Sunday, September 24, 2006

This week I have mainly been listening to..

This week I dug deep and went really retro. Plus I have a confession to make, I like(d) progressive rock. It's true under this facist exterior I'm just an unwashed hippy.

Genesis - Live Apparently a highly rated live album but I now find it niave and a bit schoolboyish. I much prefer Seconds Out as a live album. Still a great dose of stupidity and storytelling for the journey to work. I mean a song about how Gaint Hogweed is taking over the world, it can't get much better.

Led Zepplin - don't think it has a title but its number 4 and the one with the peasent on the front
I never really got in to Led Zepplin as a kid but found it much later. The thing is that even though I never knowingly went out to here it when I finally did all the songs were familiar. How many times since has the When the Levee Breaks been sampled or just plain ripped off. Stairway to Heaven I can never make my mind up about this, classic rock or pompous parody?

Near where I live there is a town called Hebden Bridge. Its very hilly and wooded and in the 70's a lot of hippies moved there. This album always reminds me of it, and i'm guessing there is some one in Hebden Bridge still stuck on an acid trip and still in the 70's. But it does get you going in the morning.

New Model Army - History Ah the 80's, a decade that produced some real crap and some fantastic music. NMA come in the later catagory. Music with a political edge (so much so that America refused them entry to tour). This is a best of album and has some cracking songs on it. No Rest, a song that I had in an EP in the days of vinyl along with Herion (not on this CD) and I think I eventually wore it out. Plus the Green and The Grey. A band that, along with the levellers, plugged into a resurgent English Radiaclism of the 80's which is so lacking now.

JJ Cale - The Very Best Of J.J. Cale The man who taught me not to hate country music quite so much. A guitar player and favourite of Mark Knopfler, Eric Clapton etc who was bought up where Counrty music and Blues are more than kissing cousins. I got into him through such tracks as Cocaine, Cajun Moon, Magnolia, After Midnight. I don't no why but it always makes me happy hearing his more blues side and I'm stunned by the fact that so few people have heard of him.

posted by gerbil at 8:20 am

2 Comments:

Blogger iozzi said...

Led Zeppelin 4, ZoSo, or whatever you want to call it is one of the greatest albums of all time.

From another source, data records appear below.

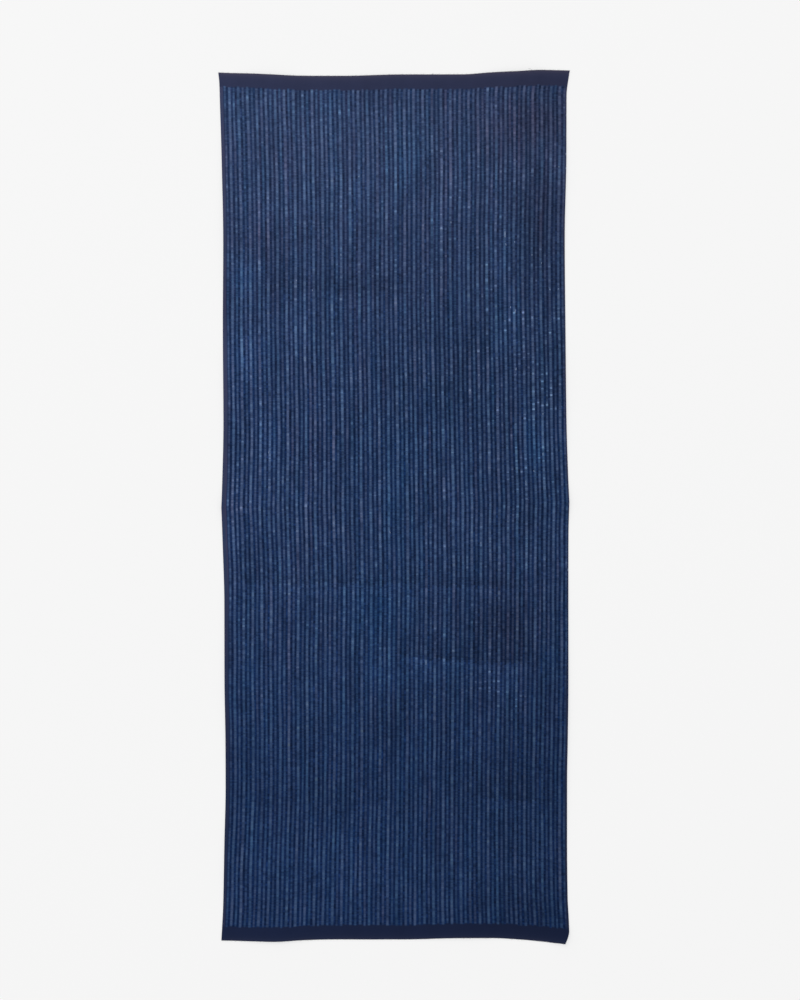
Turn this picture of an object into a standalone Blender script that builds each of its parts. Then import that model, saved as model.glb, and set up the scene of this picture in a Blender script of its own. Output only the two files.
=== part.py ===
"""A tenugui towel: one length of striped indigo cotton, spread out flat and face up.

Metres, +Z up. X runs across the cloth and Y along it. The origin is the middle of the
cloth's outline, on the surface that the cloth lies on. The sizes below are millimetres.
"""

import math
from bisect import bisect_right
from collections import namedtuple

import bmesh
import bpy

MM = 0.001

# The sheet, and the cells that it is divided into.
THICKNESS = 1.0
CELLS_ACROSS = 30
CELLS_ALONG = 64
ROW_CROWDING = 0.5
SHARP_ANGLE_DEG = 30.0

# The cross-fold pressed into the middle: where it meets each selvedge, how high its ridge
# stands, how far the cloth leans up to it on each side, and how much the height wanders.
FOLD_AT_LEFT = -1.0
FOLD_AT_RIGHT = 5.0
FOLD_HEIGHT = 3.0
FOLD_REACH = 34.0
FOLD_WANDER = 0.22
FOLD_WANDER_LENGTH = 170.0

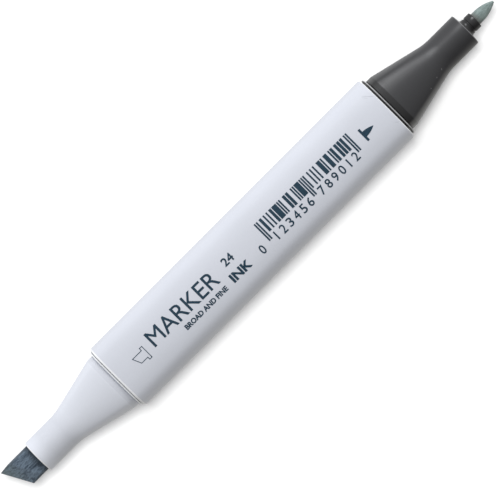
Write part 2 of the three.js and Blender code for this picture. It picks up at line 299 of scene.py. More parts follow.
class Shader(NodeMaker):
    """A material's nodes, with patterns in object coordinates and in millimetres."""

    def __init__(self, name, **surface):
        self.material = bpy.data.materials.new(name)
        self.material.use_nodes = True
        super().__init__(self.material.node_tree)
        self.surface = self.tree.nodes["Principled BSDF"]
        for socket, value in surface.items():
            self.surface.inputs[socket.replace("_", " ")].default_value = value
        self.place = self.node("ShaderNodeTexCoord").outputs["Object"]
        split = self.node("ShaderNodeSeparateXYZ", {0: self.stretched((1, 1, 1))})
        self.x, self.y, self.z = split.outputs

    def link(self, output, socket):
        self.tree.links.new(output, self.surface.inputs[socket])

    def stretched(self, scale, turn=(0, 0, 0), shift=(0, 0, 0)):
        """Object coordinates in cells of 1 / scale millimetres along each axis."""
        inputs = {
            "Vector": self.place,
            "Location": shift,
            "Rotation": turn,
            "Scale": [value / MM for value in scale],
        }
        return self.node("ShaderNodeMapping", inputs).outputs["Vector"]

    def noise(self, scale, detail=2.0, roughness=0.5, turn=(0, 0, 0), distortion=0.0):
        inputs = {
            "Vector": self.stretched(scale, turn),
            "Scale": 1.0,
            "Detail": detail,
            "Roughness": roughness,
            "Distortion": distortion,
        }
        return self.node("ShaderNodeTexNoise", inputs).outputs["Fac"]

    def near(self, value, middle, half, soft):
        """1 where a value is within half of a middle, fading to 0 over a soft edge."""
        away = self.math("ABSOLUTE", self.math("SUBTRACT", value, middle))
        return self.ranged(away, half, half + soft, 1.0, 0.0)

    def scratch(self, x, y, angle, length, width):
        """A hairline on the top face, through (x, y) and at an angle to the X axis."""
        turn = math.radians(angle)
        across = (-math.sin(turn), math.cos(turn), 0)
        along = (math.cos(turn), math.sin(turn), 0)
        place = self.stretched((1, 1, 1), shift=(-x, -y, 0))
        masks = []
        for axis, half, soft in ((across, width / 2, width / 2), (along, length / 2, length / 4)):
            masks.append(self.near(self.dot(place, axis), 0.0, half, soft))
        line = self.math("MULTIPLY", *masks)
        return self.math("MULTIPLY", line, self.ranged(self.z, AXIS_HEIGHT, AXIS_HEIGHT + 1))

    def bump(self, height, distance, under=None):
        inputs = {"Height": height, "Distance": distance * MM, "Strength": 1.0}
        if under is not None:
            inputs["Normal"] = under
        return self.node("ShaderNodeBump", inputs).outputs["Normal"]


def shade(color, factor):
    return tuple(value * factor for value in color)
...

Here in Sacramento there are a lot of levees protecting many areas of the city (sound familiar). When the Levee Breaks is the song that always comes to mind when the politicians talk about the lack of levee maintenence.

9/26/2006 6:23 pm  
Anonymous Anonymous said...

Great perspective on JJ Cale, your site came up on ours as a good music review. Thanks, Abdur co-founder of Summize.